▸ **Dataset content**
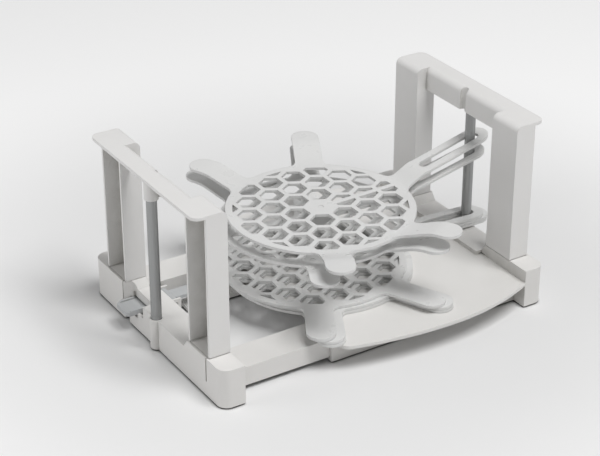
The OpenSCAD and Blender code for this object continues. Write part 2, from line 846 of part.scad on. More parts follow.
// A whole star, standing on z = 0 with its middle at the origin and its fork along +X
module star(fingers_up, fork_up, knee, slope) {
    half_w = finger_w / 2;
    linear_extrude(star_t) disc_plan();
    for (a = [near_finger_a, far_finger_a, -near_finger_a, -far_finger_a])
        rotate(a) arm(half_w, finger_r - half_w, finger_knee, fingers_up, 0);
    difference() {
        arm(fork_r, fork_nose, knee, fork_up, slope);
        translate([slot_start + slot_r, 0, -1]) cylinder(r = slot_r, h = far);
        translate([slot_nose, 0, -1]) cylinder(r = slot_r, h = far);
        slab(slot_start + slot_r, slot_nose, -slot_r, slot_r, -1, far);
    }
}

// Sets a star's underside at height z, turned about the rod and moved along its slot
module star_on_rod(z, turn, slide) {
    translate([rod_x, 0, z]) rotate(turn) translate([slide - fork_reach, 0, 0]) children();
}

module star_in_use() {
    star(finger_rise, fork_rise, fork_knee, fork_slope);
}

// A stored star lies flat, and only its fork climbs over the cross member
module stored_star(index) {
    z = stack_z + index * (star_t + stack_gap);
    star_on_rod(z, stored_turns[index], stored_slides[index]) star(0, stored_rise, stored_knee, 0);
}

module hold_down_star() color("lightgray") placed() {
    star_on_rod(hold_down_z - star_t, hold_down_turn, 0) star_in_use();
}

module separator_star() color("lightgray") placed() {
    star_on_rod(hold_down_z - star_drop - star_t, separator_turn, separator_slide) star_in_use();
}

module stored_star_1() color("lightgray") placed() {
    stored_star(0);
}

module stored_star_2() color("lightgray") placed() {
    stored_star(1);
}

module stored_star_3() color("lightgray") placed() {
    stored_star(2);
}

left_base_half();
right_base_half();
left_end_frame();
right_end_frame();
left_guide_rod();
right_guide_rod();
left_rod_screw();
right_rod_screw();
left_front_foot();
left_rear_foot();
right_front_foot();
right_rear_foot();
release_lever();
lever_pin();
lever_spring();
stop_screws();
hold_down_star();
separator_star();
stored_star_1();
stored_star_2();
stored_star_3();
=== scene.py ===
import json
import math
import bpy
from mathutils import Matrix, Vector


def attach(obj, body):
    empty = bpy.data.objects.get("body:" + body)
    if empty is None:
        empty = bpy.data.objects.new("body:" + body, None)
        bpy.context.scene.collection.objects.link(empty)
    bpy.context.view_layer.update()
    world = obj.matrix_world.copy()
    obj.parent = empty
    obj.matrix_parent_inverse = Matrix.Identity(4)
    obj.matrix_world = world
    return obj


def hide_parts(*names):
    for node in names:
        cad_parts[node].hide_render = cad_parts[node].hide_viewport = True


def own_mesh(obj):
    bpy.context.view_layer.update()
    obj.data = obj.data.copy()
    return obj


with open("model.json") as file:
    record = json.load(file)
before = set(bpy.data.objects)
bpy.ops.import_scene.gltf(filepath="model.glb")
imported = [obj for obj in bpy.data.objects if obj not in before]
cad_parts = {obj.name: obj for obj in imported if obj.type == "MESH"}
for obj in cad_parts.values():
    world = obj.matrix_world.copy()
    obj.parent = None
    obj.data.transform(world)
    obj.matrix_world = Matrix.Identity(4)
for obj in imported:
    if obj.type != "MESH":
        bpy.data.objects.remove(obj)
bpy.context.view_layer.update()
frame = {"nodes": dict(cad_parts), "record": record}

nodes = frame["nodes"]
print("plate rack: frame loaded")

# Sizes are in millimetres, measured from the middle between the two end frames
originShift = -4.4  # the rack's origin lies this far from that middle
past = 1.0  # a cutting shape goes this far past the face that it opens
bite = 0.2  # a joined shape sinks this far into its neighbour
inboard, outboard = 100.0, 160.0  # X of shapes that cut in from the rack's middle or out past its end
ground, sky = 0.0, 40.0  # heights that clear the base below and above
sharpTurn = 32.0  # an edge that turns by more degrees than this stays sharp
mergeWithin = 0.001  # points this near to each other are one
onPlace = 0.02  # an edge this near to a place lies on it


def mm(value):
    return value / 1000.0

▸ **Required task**
Write out each line exactly as it appears, from the line with "right_rod_screw();" up to and including the line with "bpy.data.objects.remove(obj)".

▸ **Solution to this exercise**
right_rod_screw();
left_front_foot();
left_rear_foot();
right_front_foot();
right_rear_foot();
release_lever();
lever_pin();
lever_spring();
stop_screws();
hold_down_star();
separator_star();
stored_star_1();
stored_star_2();
stored_star_3();
=== scene.py ===
import json
import math
import bpy
from mathutils import Matrix, Vector


def attach(obj, body):
    empty = bpy.data.objects.get("body:" + body)
    if empty is None:
        empty = bpy.data.objects.new("body:" + body, None)
        bpy.context.scene.collection.objects.link(empty)
    bpy.context.view_layer.update()
    world = obj.matrix_world.copy()
    obj.parent = empty
    obj.matrix_parent_inverse = Matrix.Identity(4)
    obj.matrix_world = world
    return obj


def hide_parts(*names):
    for node in names:
        cad_parts[node].hide_render = cad_parts[node].hide_viewport = True


def own_mesh(obj):
    bpy.context.view_layer.update()
    obj.data = obj.data.copy()
    return obj


with open("model.json") as file:
    record = json.load(file)
before = set(bpy.data.objects)
bpy.ops.import_scene.gltf(filepath="model.glb")
imported = [obj for obj in bpy.data.objects if obj not in before]
cad_parts = {obj.name: obj for obj in imported if obj.type == "MESH"}
for obj in cad_parts.values():
    world = obj.matrix_world.copy()
    obj.parent = None
    obj.data.transform(world)
    obj.matrix_world = Matrix.Identity(4)
for obj in imported:
    if obj.type != "MESH":
        bpy.data.objects.remove(obj)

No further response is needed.